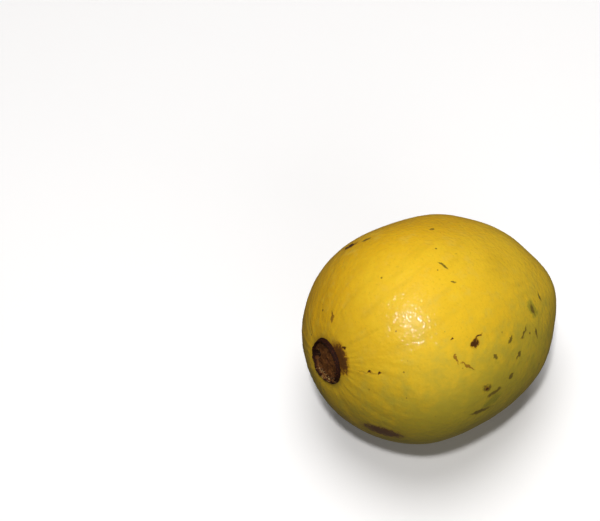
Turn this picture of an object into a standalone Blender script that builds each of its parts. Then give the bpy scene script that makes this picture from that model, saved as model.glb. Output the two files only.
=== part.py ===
"""A ripe guava, lying on its side on the small flat spot that it rests on.

The fruit grew as one piece, so it is one closed solid: a lumpy body that tapers towards the stem,
the dried ring of the calyx round the flower scar at the wide end, and the stem scar in its dimple at
the narrow end.

The constants are in millimetres and degrees. The mesh is in metres, with +Z up, the origin in the
middle of the resting spot, and the calyx end towards -X. A place on the fruit is given by its polar
angle, from 0 at the calyx to 180 at the stem, and by its angle round the axis, from 0 on the +Y side
through 90 on top.
"""
import math

import bmesh
import bpy
from mathutils import Matrix, Vector

MILLIMETRE = 0.001

# The smooth body, before its swellings.
LENGTH = 77.0
WIDTH = 67.5
TAPER = (0.21, 0.07, -0.07)
TILT = 18.0
RESTING_CUT = 0.45

# Broad swellings (+) and flattened places (-): polar angle, angle round the axis, spread, height.
SWELLINGS = (
    (160.0, 115.0, 15.0, 2.0),    # the shoulder above the stem
    (135.0, 60.0, 20.0, 1.5),     # the back of the stem end
    (130.0, 180.0, 20.0, 1.0),    # the front of the stem end
    (105.0, 45.0, 20.0, 1.5),     # the hump of the back
    (75.0, -155.0, 30.0, -1.5),   # the flattened front cheek
    (70.0, 30.0, 30.0, -1.5),     # the flattened back cheek
    (45.0, -140.0, 20.0, -1.0),   # the hollow under the front cheek
    (25.0, -20.0, 20.0, 1.0),     # the shoulder behind the calyx
    (20.0, -80.0, 20.0, 1.0),     # the chin under the calyx
)

# The calyx: a dried oval ring with short lobes round a sunken scar, in a slight furrow of the skin.
# Its radii are those along its longer axis.
CALYX_OVAL = 0.88
CALYX_LONG_AXIS = 30.0
CALYX_SCAR_RADIUS = 5.3
CALYX_CREST_RADIUS = 6.3
CALYX_OUTER_RADIUS = 6.9
CALYX_FURROW_RADIUS = 11.0
CALYX_SCAR_DEPTH = 0.9
CALYX_RING_HEIGHT = 0.7
CALYX_FURROW_DEPTH = 0.35
CALYX_LOBES = 5
CALYX_LOBE_WAVE = 0.25

# The stem end: a shallow dimple, with the round scar where the stem broke off.
STEM_DIMPLE_RADIUS = 7.0
STEM_DIMPLE_DEPTH = 1.3
STEM_SCAR_RADIUS = 2.6
STEM_SCAR_DEPTH = 0.8
STEM_SCAR_WALL = 0.7

# The mesh: rings round the fruit's axis, closer together at the two scars, and oval at the calyx.
SEGMENTS = 60
CALYX_RING_RADII = (1.6, 3.2, 4.6, 5.3, 5.8, 6.3, 6.6, 6.9, 8.0, 9.5)
CALYX_ROUND_RADIUS = 10.5
STEM_RING_RADII = (8.0, 6.4, 5.0, 3.8, 3.0, 2.6, 1.9, 1.0)
MIDDLE_STEPS = 35

SKIN_COLOUR = (0.75, 0.46, 0.03, 1.0)
SKIN_ROUGHNESS = 0.42


def smooth_step(low, high, value):
    """0 below low, 1 above high, and a smooth rise between them."""
    fraction = min(max((value - low) / (high - low), 0.0), 1.0)
    return fraction * fraction * (3.0 - 2.0 * fraction)


def fullness(cosine):
    """How full the body is, for the cosine of the polar angle: wide at the calyx end."""
    return 1.0 + TAPER[0] * cosine + TAPER[1] * cosine**2 + TAPER[2] * cosine**3


def direction(polar, around):
    """The unit vector from the fruit's middle at these two angles, in radians."""
    return Vector((
        -math.cos(polar),
        math.sin(polar) * math.cos(around),
        math.sin(polar) * math.sin(around),
    ))


def swelling_height(towards):
    """The height that all the swellings together add in one direction."""
    height = 0.0
    for polar, around, spread, peak in SWELLINGS:
        centre = direction(math.radians(polar), math.radians(around))
        distance = math.degrees(towards.angle(centre))
        height += peak * math.exp(-(distance / spread)**2)
    return height


def calyx_oval(around):
    """The calyx's radius in this direction, as a share of its radius along its longer axis."""
    from_long_axis = around - math.radians(CALYX_LONG_AXIS)
    return 1.0 / math.hypot(math.cos(from_long_axis), math.sin(from_long_axis) / CALYX_OVAL)


def calyx_relief(distance, around):
    """How far the calyx stands out along the axis at this distance from it."""
    radius = distance / calyx_oval(around)
    rise = smooth_step(CALYX_SCAR_RADIUS, CALYX_CREST_RADIUS, radius)
    fall = smooth_step(CALYX_CREST_RADIUS, CALYX_OUTER_RADIUS, radius)
    furrow_end = smooth_step(CALYX_OUTER_RADIUS, CALYX_FURROW_RADIUS, radius)
    lobes = 1.0 + CALYX_LOBE_WAVE * math.cos(CALYX_LOBES * around)
    ring = CALYX_RING_HEIGHT * lobes * rise * (1.0 - fall)
    scar = CALYX_SCAR_DEPTH * (1.0 - rise)
    furrow = CALYX_FURROW_DEPTH * fall * (1.0 - furrow_end)
    return ring - scar - furrow


def stem_relief(radius):
    """How far the stem end stands out along the axis at this distance from it."""
    dimple = STEM_DIMPLE_DEPTH * math.exp(-(radius / STEM_DIMPLE_RADIUS)**2)
    wall_start = STEM_SCAR_RADIUS - STEM_SCAR_WALL
    scar = STEM_SCAR_DEPTH * (1.0 - smooth_step(wall_start, STEM_SCAR_RADIUS, radius))
    return -dimple - scar


def surface_point(polar, around):
    """The point of the fruit's surface at these two angles, with the axis along X."""
    cosine = math.cos(polar)
    radius = WIDTH / 2.0 * math.sin(polar) * fullness(cosine)
    body = Vector((
        -LENGTH / 2.0 * cosine,
        radius * math.cos(around),
        radius * math.sin(around),
    ))
    towards = body.normalized()
    point = body + towards * swelling_height(towards)
    if cosine > 0.0:
        point.x -= calyx_relief(radius, around)
    else:
        point.x += stem_relief(radius)
    return point


def polar_at_radius(radius, cosine):
    """The angle from the nearer pole at which the body has this radius."""
    return math.asin(radius / (WIDTH / 2.0 * fullness(cosine)))


def ring_angles(around):
    """The polar angles of all the rings in one direction round the axis, from the calyx to the stem."""
    calyx = []
    for radius in CALYX_RING_RADII:
        roundness = smooth_step(CALYX_OUTER_RADIUS, CALYX_ROUND_RADIUS, radius)
        oval = calyx_oval(around) * (1.0 - roundness) + roundness
        calyx.append(polar_at_radius(radius * oval, 1.0))
    stem = [math.pi - polar_at_radius(radius, -1.0) for radius in STEM_RING_RADII]
    step = (stem[0] - calyx[-1]) / MIDDLE_STEPS
    middle = [calyx[-1] + step * index for index in range(1, MIDDLE_STEPS)]
    return calyx + middle + stem


def build_skin(mesh):
    """Fills the mesh with rings of quads, closed by a fan of triangles at each pole."""
    calyx_pole = mesh.verts.new(surface_point(0.0, 0.0))
    stem_pole = mesh.verts.new(surface_point(math.pi, 0.0))
    meridians = []
    for index in range(SEGMENTS):
        around = 2.0 * math.pi * index / SEGMENTS
        meridians.append([mesh.verts.new(surface_point(polar, around)) for polar in ring_angles(around)])
    for here, after in zip(meridians, meridians[1:] + meridians[:1]):
        mesh.faces.new((calyx_pole, here[0], after[0]))
        mesh.faces.new((stem_pole, after[-1], here[-1]))
        for index in range(len(here) - 1):
            mesh.faces.new((here[index], here[index + 1], after[index + 1], after[index]))


def lay_down(mesh):
    """Tilts the fruit as it lies, cuts its resting spot, and puts the spot's middle at the origin."""
    bmesh.ops.scale(mesh, vec=(MILLIMETRE, MILLIMETRE, MILLIMETRE), verts=mesh.verts)
    tilt = Matrix.Rotation(math.radians(TILT), 3, "Y")
    bmesh.ops.rotate(mesh, matrix=tilt, verts=mesh.verts)
    lowest = min(vert.co.z for vert in mesh.verts)
    floor = lowest + RESTING_CUT * MILLIMETRE
    bmesh.ops.translate(mesh, vec=(0.0, 0.0, -floor), verts=mesh.verts)
    everything = mesh.verts[:] + mesh.edges[:] + mesh.faces[:]
    cut = bmesh.ops.bisect_plane(
        mesh, geom=everything, plane_co=(0.0, 0.0, 0.0), plane_no=(0.0, 0.0, 1.0), clear_inner=True)
    rim = [item for item in cut["geom_cut"] if isinstance(item, bmesh.types.BMEdge)]
    bmesh.ops.contextual_create(mesh, geom=rim)
    corners = {vert for edge in rim for vert in edge.verts}
    for vert in corners:
        vert.co.z = 0.0
    middle_x = (min(vert.co.x for vert in corners) + max(vert.co.x for vert in corners)) / 2.0
    middle_y = (min(vert.co.y for vert in corners) + max(vert.co.y for vert in corners)) / 2.0
    bmesh.ops.translate(mesh, vec=(-middle_x, -middle_y, 0.0), verts=mesh.verts)


def skin_material():
    """The waxy yellow skin."""
    material = bpy.data.materials.new("guava_skin")
    material.use_nodes = True
    shader = material.node_tree.nodes["Principled BSDF"]
    shader.inputs["Base Color"].default_value = SKIN_COLOUR
    shader.inputs["Roughness"].default_value = SKIN_ROUGHNESS
    shader.inputs["Metallic"].default_value = 0.0
    material.diffuse_color = SKIN_COLOUR
    return material


def build_guava():
    """Makes the fruit's one object."""
    mesh = bmesh.new()
    build_skin(mesh)
    lay_down(mesh)
    bmesh.ops.triangulate(mesh, faces=mesh.faces[:])
    bmesh.ops.recalc_face_normals(mesh, faces=mesh.faces[:])
    data = bpy.data.meshes.new("guava")
    mesh.to_mesh(data)
    mesh.free()
    data.materials.append(skin_material())
    data.shade_smooth()
    data.set_sharp_from_angle(angle=math.radians(50.0))
    guava = bpy.data.objects.new("guava", data)
    bpy.context.collection.objects.link(guava)


for leftover in list(bpy.data.objects):
    bpy.data.objects.remove(leftover, do_unlink=True)
build_guava()
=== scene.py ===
"""The looks of a ripe yellow guava, lying on its side on a pale floor.

The fruit's skin, its dried calyx and its stem scar are separate meshes that stand for the CAD
fruit. Sizes are in millimetres in the fruit's own frame, with its axis along X, and become metres
when a mesh is laid down in the row frame. A place on the fruit is given by its polar angle, from 0
at the calyx to 180 at the stem, and by its angle round the axis, from 0 on the +Y side through 90
on top.
"""
import math
import random

import bpy
import numpy as np
from mathutils import Matrix, Vector, noise


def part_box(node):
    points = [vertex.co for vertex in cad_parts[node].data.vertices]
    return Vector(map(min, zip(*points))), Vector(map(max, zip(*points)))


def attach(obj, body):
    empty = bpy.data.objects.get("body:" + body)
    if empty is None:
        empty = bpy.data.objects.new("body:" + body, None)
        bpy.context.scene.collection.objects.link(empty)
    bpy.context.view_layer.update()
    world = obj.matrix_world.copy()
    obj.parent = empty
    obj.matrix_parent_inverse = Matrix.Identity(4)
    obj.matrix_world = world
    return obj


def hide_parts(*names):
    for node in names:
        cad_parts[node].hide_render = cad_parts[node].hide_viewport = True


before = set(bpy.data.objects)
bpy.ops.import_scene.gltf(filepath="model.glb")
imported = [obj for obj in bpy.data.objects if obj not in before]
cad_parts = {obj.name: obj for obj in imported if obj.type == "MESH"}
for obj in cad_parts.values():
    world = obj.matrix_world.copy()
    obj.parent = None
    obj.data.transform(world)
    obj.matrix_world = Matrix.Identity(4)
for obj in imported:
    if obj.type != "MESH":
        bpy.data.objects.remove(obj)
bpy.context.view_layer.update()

MILLIMETRE = 0.001

# The fruit's smooth body, as the CAD makes it.
LENGTH = 77.0
WIDTH = 67.5
TAPER = (0.21, 0.07, -0.07)
TILT = 18.0

# Broad swellings (+) and flattened places (-), as in the CAD: polar angle, angle round the axis,
# spread, height.
SWELLINGS = (
    (160.0, 115.0, 15.0, 2.0),    # the shoulder above the stem
    (135.0, 60.0, 20.0, 1.5),     # the back of the stem end
    (130.0, 180.0, 20.0, 1.0),    # the front of the stem end
    (105.0, 45.0, 20.0, 1.5),     # the hump of the back
    (75.0, -155.0, 30.0, -1.5),   # the flattened front cheek
    (70.0, 30.0, 30.0, -1.5),     # the flattened back cheek
    (45.0, -140.0, 20.0, -1.0),   # the hollow under the front cheek
    (25.0, -20.0, 20.0, 1.0),     # the shoulder behind the calyx
    (20.0, -80.0, 20.0, 1.0),     # the chin under the calyx
)

# The calyx, an oval ring of dried lobes. Its radii are those along its longer axis. Angles round
# it are the fruit's own: its lip is thickest at one side, where the near-black of its inner wall is
# partly painted shade, and its teeth show at the other.
CALYX_OVAL = 0.88
CALYX_LONG_AXIS = 30.0
CALYX_CREST_RADIUS = 6.3
CALYX_OUTER_RADIUS = 6.9
CALYX_FURROW_RADIUS = 11.0
CALYX_SCAR_DEPTH = 0.9
CALYX_RING_HEIGHT = 0.7
CALYX_LIP_SIDE = 75.0
CALYX_TEETH_SIDE = -125.0
CALYX_PIT_SIDE = -20.0

# The stem end: a shallow dimple with the round scar where the stem broke off.
STEM_DIMPLE_RADIUS = 7.0
STEM_DIMPLE_DEPTH = 1.3
STEM_SCAR_RADIUS = 2.7

# The camera looks at the fruit from this side and height, and the fruit stands off centre in the
# picture by these shares of the picture's width.
VIEW_AZIMUTH = -32.0
VIEW_ELEVATION = 58.0
VIEW_DISTANCE = 0.45
LENS = 88.8
SENSOR = 36.0
OFF_CENTRE_RIGHT = 0.2235
OFF_CENTRE_UP = -0.110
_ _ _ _
### Instruction
Please return, exactly as they appear, the lines starting at the one that contains "for leftover in" and ending at the one that contains "obj.parent = empty".

### Complete output
for leftover in list(bpy.data.objects):
    bpy.data.objects.remove(leftover, do_unlink=True)
build_guava()
=== scene.py ===
"""The looks of a ripe yellow guava, lying on its side on a pale floor.

The fruit's skin, its dried calyx and its stem scar are separate meshes that stand for the CAD
fruit. Sizes are in millimetres in the fruit's own frame, with its axis along X, and become metres
when a mesh is laid down in the row frame. A place on the fruit is given by its polar angle, from 0
at the calyx to 180 at the stem, and by its angle round the axis, from 0 on the +Y side through 90
on top.
"""
import math
import random

import bpy
import numpy as np
from mathutils import Matrix, Vector, noise


def part_box(node):
    points = [vertex.co for vertex in cad_parts[node].data.vertices]
    return Vector(map(min, zip(*points))), Vector(map(max, zip(*points)))


def attach(obj, body):
    empty = bpy.data.objects.get("body:" + body)
    if empty is None:
        empty = bpy.data.objects.new("body:" + body, None)
        bpy.context.scene.collection.objects.link(empty)
    bpy.context.view_layer.update()
    world = obj.matrix_world.copy()
    obj.parent = empty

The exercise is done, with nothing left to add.